21 states, DC ask judge to keep abortion pill on the US market

Written by on February 10, 2023

(WASHINGTON) — Revoking the government’s decades-old approval of an abortion medication would represent a “dangerous attack” on public health, the attorneys general from 21 states and the District of Columbia told a Texas judge on Friday.

In a brief filed in the district federal court, the nearly two dozen state lawyers — each Democrats — objected to a lawsuit filed by conservatives challenging the Food and Drug Administration’s green light of the drug mifepristone more than 20 years ago.

If the judge agrees with the plaintiffs, mifepristone could no longer be prescribed for abortions, even in states where abortion is legal.
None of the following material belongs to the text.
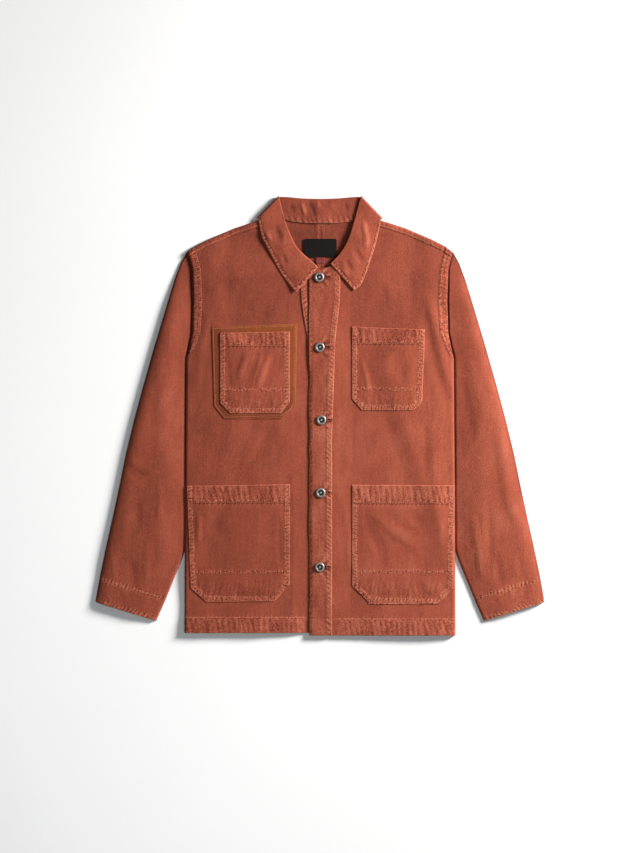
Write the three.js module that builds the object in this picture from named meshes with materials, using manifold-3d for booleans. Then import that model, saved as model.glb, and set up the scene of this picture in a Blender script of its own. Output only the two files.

“Blocking access to this safe and effective medication is a dangerous attack on reproductive freedom and public health,” said New York Attorney General Letitia James. “Decades of medical and clinical research have proven that medication abortion is safe. Despite these facts and its widespread use, we know this is not a debate about science.”

The filing represents the latest legal escalation in courts over whether Americans should have access to medication abortion.

Half of abortions in the U.S. rely on medication abortion, a two-drug regimen that includes misoprostol and the tightly regulated prescription medication mifepristone.

According to the FDA, mifepristone is safe and effective if used up to 10 weeks of pregnancy. The drug was sold in Europe and China before becoming available in the U.S. in 2000, and federal officials say no serious safety concerns have emerged since then.

A 2008 congressional watchdog review found no wrongdoing in the FDA approval process involving the drug.

Still, the conservative legal group Alliance for Defending Freedom has fought for years to revoke approval of the drug on the grounds that the FDA’s approach was flawed and that regulators ignored safety concerns.

“The FDA has completely failed to protect America’s women and girls when it comes to chemical abortion drugs,” said Julie Marie Blake, senior counsel for the plaintiff in the case.

“Any court — to look at the law and to look at the science — should agree that the FDA has failed its responsibility to protect women and girls, and that it’s time to remove these drugs from the market or at a minimum to put back important safeguards on their use,” she said.

Blake said that while the lawsuit would ban mifepristone for abortion, it would still allow the drug to be used in miscarriage care and for other health reasons like Cushing’s syndrome.

If the judge agrees and revokes access to mifepristone, abortion providers say it’s likely they will turn to prescribing misoprostol only to induce an abortion. This drug, which is also used to treat stomach ulcers and is not tightly regulated, can cause an abortion without mifepristone, but is considered less effective.

Still, they say clinics already overwhelmed with patients seeking abortions will likely have to turn people away, and more patients will turn to illegal online pill sites.

“We have a lot of unknowns,” said Ashley Brink, Wichita Clinic Manager at Trust Women Kansas.

“We aren’t fully prepared for what might happen. We can only give information to people that we have at this time,” she added.

The case was filed in the US District Court for the Northern District of Texas. A ruling is expected in coming weeks.